## start

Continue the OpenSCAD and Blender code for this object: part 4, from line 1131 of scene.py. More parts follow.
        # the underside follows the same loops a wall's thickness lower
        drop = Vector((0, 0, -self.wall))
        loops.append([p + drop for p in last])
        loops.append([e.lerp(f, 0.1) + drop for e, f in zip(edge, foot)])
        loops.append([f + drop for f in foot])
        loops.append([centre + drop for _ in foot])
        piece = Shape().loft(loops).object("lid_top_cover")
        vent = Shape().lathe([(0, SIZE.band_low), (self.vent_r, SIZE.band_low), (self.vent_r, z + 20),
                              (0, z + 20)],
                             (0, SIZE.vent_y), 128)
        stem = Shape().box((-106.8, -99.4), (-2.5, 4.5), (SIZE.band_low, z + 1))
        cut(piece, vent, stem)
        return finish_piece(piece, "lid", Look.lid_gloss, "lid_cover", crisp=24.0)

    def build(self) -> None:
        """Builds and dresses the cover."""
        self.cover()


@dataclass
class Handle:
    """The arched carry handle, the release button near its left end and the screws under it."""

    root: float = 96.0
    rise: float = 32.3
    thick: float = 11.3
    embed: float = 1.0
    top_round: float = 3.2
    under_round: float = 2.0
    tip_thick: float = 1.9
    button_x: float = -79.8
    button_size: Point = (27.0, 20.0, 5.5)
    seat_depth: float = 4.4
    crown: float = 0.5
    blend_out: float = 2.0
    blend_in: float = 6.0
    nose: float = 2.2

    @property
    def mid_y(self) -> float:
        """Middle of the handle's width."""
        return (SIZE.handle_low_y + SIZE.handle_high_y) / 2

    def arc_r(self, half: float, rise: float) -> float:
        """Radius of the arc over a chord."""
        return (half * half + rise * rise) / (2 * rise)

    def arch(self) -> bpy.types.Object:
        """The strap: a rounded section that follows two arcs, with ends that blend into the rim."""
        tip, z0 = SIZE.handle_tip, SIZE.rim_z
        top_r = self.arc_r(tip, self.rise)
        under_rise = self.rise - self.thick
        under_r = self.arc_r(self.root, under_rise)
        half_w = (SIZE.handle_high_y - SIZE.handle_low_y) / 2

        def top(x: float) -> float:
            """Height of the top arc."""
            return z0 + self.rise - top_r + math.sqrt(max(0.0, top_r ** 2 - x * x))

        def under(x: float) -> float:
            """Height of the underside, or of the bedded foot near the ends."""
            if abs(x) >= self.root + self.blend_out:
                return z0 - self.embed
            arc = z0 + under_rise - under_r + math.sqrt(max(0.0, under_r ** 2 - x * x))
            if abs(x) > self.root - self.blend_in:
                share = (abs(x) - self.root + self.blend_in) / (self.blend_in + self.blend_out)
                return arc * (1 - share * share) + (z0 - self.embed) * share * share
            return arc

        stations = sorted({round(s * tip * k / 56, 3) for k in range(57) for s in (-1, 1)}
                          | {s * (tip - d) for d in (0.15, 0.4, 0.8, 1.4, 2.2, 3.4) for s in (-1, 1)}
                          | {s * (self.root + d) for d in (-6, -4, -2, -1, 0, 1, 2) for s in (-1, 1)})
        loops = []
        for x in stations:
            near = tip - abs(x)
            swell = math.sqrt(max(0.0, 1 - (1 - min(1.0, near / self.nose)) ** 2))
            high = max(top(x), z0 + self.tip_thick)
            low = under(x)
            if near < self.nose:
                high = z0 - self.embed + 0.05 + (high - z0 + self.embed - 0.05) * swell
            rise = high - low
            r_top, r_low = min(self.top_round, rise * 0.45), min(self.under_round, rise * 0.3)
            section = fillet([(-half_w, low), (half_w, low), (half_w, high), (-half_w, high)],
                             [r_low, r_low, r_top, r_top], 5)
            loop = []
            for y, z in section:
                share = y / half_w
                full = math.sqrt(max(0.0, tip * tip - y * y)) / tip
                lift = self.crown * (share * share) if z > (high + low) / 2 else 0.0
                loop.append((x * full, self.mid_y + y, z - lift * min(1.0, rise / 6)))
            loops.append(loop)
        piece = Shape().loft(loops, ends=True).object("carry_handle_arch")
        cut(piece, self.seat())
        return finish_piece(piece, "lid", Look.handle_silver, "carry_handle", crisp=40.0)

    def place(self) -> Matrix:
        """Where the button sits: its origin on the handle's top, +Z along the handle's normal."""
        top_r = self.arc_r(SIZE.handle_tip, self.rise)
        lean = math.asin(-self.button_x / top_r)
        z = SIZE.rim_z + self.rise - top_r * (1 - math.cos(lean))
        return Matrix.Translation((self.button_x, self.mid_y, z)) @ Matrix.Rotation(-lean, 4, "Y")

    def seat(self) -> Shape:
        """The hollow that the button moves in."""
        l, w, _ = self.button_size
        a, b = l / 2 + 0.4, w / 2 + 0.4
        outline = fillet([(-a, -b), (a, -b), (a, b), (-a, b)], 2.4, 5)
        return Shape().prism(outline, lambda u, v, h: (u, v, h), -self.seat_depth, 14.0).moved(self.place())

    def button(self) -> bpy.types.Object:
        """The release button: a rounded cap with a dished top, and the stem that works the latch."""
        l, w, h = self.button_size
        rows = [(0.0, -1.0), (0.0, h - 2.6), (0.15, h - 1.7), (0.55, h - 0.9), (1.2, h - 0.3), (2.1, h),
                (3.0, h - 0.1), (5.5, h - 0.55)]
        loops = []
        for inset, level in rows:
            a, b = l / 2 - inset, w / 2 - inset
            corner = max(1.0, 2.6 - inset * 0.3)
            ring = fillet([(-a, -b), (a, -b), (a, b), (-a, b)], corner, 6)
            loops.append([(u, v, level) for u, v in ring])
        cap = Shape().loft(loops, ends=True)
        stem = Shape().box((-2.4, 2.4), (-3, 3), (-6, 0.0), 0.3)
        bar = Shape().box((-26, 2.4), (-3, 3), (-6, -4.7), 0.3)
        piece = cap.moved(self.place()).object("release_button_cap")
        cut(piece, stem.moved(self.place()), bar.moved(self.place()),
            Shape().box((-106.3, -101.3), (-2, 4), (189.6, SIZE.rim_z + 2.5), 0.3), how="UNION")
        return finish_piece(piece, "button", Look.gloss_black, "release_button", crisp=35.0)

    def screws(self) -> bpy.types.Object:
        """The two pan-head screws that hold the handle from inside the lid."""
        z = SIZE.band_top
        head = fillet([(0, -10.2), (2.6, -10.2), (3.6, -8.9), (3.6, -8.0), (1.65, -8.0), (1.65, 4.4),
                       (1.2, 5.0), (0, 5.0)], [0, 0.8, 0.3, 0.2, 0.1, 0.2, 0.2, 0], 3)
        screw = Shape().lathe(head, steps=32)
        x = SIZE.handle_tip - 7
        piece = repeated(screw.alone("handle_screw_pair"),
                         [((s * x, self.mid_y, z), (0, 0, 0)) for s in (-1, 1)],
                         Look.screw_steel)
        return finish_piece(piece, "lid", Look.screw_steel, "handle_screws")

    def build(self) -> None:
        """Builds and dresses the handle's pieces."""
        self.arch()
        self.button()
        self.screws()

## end

Do this
From the listing above, reproduce all the lines exactly.

Answer to this task
Continue the OpenSCAD and Blender code for this object: part 4, from line 1131 of scene.py. More parts follow.
        # the underside follows the same loops a wall's thickness lower
        drop = Vector((0, 0, -self.wall))
        loops.append([p + drop for p in last])
        loops.append([e.lerp(f, 0.1) + drop for e, f in zip(edge, foot)])
        loops.append([f + drop for f in foot])
        loops.append([centre + drop for _ in foot])
        piece = Shape().loft(loops).object("lid_top_cover")
        vent = Shape().lathe([(0, SIZE.band_low), (self.vent_r, SIZE.band_low), (self.vent_r, z + 20),
                              (0, z + 20)],
                             (0, SIZE.vent_y), 128)
        stem = Shape().box((-106.8, -99.4), (-2.5, 4.5), (SIZE.band_low, z + 1))
        cut(piece, vent, stem)
        return finish_piece(piece, "lid", Look.lid_gloss, "lid_cover", crisp=24.0)

    def build(self) -> None:
        """Builds and dresses the cover."""
        self.cover()


@dataclass
class Handle:
    """The arched carry handle, the release button near its left end and the screws under it."""

    root: float = 96.0
    rise: float = 32.3
    thick: float = 11.3
    embed: float = 1.0
    top_round: float = 3.2
    under_round: float = 2.0
    tip_thick: float = 1.9
    button_x: float = -79.8
    button_size: Point = (27.0, 20.0, 5.5)
    seat_depth: float = 4.4
    crown: float = 0.5
    blend_out: float = 2.0
    blend_in: float = 6.0
    nose: float = 2.2

    @property
    def mid_y(self) -> float:
        """Middle of the handle's width."""
        return (SIZE.handle_low_y + SIZE.handle_high_y) / 2

    def arc_r(self, half: float, rise: float) -> float:
        """Radius of the arc over a chord."""
        return (half * half + rise * rise) / (2 * rise)

    def arch(self) -> bpy.types.Object:
        """The strap: a rounded section that follows two arcs, with ends that blend into the rim."""
        tip, z0 = SIZE.handle_tip, SIZE.rim_z
        top_r = self.arc_r(tip, self.rise)
        under_rise = self.rise - self.thick
        under_r = self.arc_r(self.root, under_rise)
        half_w = (SIZE.handle_high_y - SIZE.handle_low_y) / 2

        def top(x: float) -> float:
            """Height of the top arc."""
            return z0 + self.rise - top_r + math.sqrt(max(0.0, top_r ** 2 - x * x))

        def under(x: float) -> float:
            """Height of the underside, or of the bedded foot near the ends."""
            if abs(x) >= self.root + self.blend_out:
                return z0 - self.embed
            arc = z0 + under_rise - under_r + math.sqrt(max(0.0, under_r ** 2 - x * x))
            if abs(x) > self.root - self.blend_in:
                share = (abs(x) - self.root + self.blend_in) / (self.blend_in + self.blend_out)
                return arc * (1 - share * share) + (z0 - self.embed) * share * share
            return arc

        stations = sorted({round(s * tip * k / 56, 3) for k in range(57) for s in (-1, 1)}
                          | {s * (tip - d) for d in (0.15, 0.4, 0.8, 1.4, 2.2, 3.4) for s in (-1, 1)}
                          | {s * (self.root + d) for d in (-6, -4, -2, -1, 0, 1, 2) for s in (-1, 1)})
        loops = []
        for x in stations:
            near = tip - abs(x)
            swell = math.sqrt(max(0.0, 1 - (1 - min(1.0, near / self.nose)) ** 2))
            high = max(top(x), z0 + self.tip_thick)
            low = under(x)
            if near < self.nose:
                high = z0 - self.embed + 0.05 + (high - z0 + self.embed - 0.05) * swell
            rise = high - low
            r_top, r_low = min(self.top_round, rise * 0.45), min(self.under_round, rise * 0.3)
            section = fillet([(-half_w, low), (half_w, low), (half_w, high), (-half_w, high)],
                             [r_low, r_low, r_top, r_top], 5)
            loop = []
            for y, z in section:
                share = y / half_w
                full = math.sqrt(max(0.0, tip * tip - y * y)) / tip
                lift = self.crown * (share * share) if z > (high + low) / 2 else 0.0
                loop.append((x * full, self.mid_y + y, z - lift * min(1.0, rise / 6)))
            loops.append(loop)
        piece = Shape().loft(loops, ends=True).object("carry_handle_arch")
        cut(piece, self.seat())
        return finish_piece(piece, "lid", Look.handle_silver, "carry_handle", crisp=40.0)

    def place(self) -> Matrix:
        """Where the button sits: its origin on the handle's top, +Z along the handle's normal."""
        top_r = self.arc_r(SIZE.handle_tip, self.rise)
        lean = math.asin(-self.button_x / top_r)
        z = SIZE.rim_z + self.rise - top_r * (1 - math.cos(lean))
        return Matrix.Translation((self.button_x, self.mid_y, z)) @ Matrix.Rotation(-lean, 4, "Y")

    def seat(self) -> Shape:
        """The hollow that the button moves in."""
        l, w, _ = self.button_size
        a, b = l / 2 + 0.4, w / 2 + 0.4
        outline = fillet([(-a, -b), (a, -b), (a, b), (-a, b)], 2.4, 5)
        return Shape().prism(outline, lambda u, v, h: (u, v, h), -self.seat_depth, 14.0).moved(self.place())

    def button(self) -> bpy.types.Object:
        """The release button: a rounded cap with a dished top, and the stem that works the latch."""
        l, w, h = self.button_size
        rows = [(0.0, -1.0), (0.0, h - 2.6), (0.15, h - 1.7), (0.55, h - 0.9), (1.2, h - 0.3), (2.1, h),
                (3.0, h - 0.1), (5.5, h - 0.55)]
        loops = []
        for inset, level in rows:
            a, b = l / 2 - inset, w / 2 - inset
            corner = max(1.0, 2.6 - inset * 0.3)
            ring = fillet([(-a, -b), (a, -b), (a, b), (-a, b)], corner, 6)
            loops.append([(u, v, level) for u, v in ring])
        cap = Shape().loft(loops, ends=True)
        stem = Shape().box((-2.4, 2.4), (-3, 3), (-6, 0.0), 0.3)
        bar = Shape().box((-26, 2.4), (-3, 3), (-6, -4.7), 0.3)
        piece = cap.moved(self.place()).object("release_button_cap")
        cut(piece, stem.moved(self.place()), bar.moved(self.place()),
            Shape().box((-106.3, -101.3), (-2, 4), (189.6, SIZE.rim_z + 2.5), 0.3), how="UNION")
        return finish_piece(piece, "button", Look.gloss_black, "release_button", crisp=35.0)

    def screws(self) -> bpy.types.Object:
        """The two pan-head screws that hold the handle from inside the lid."""
        z = SIZE.band_top
        head = fillet([(0, -10.2), (2.6, -10.2), (3.6, -8.9), (3.6, -8.0), (1.65, -8.0), (1.65, 4.4),
                       (1.2, 5.0), (0, 5.0)], [0, 0.8, 0.3, 0.2, 0.1, 0.2, 0.2, 0], 3)
        screw = Shape().lathe(head, steps=32)
        x = SIZE.handle_tip - 7
        piece = repeated(screw.alone("handle_screw_pair"),
                         [((s * x, self.mid_y, z), (0, 0, 0)) for s in (-1, 1)],
                         Look.screw_steel)
        return finish_piece(piece, "lid", Look.screw_steel, "handle_screws")

    def build(self) -> None:
        """Builds and dresses the handle's pieces."""
        self.arch()
        self.button()
        self.screws()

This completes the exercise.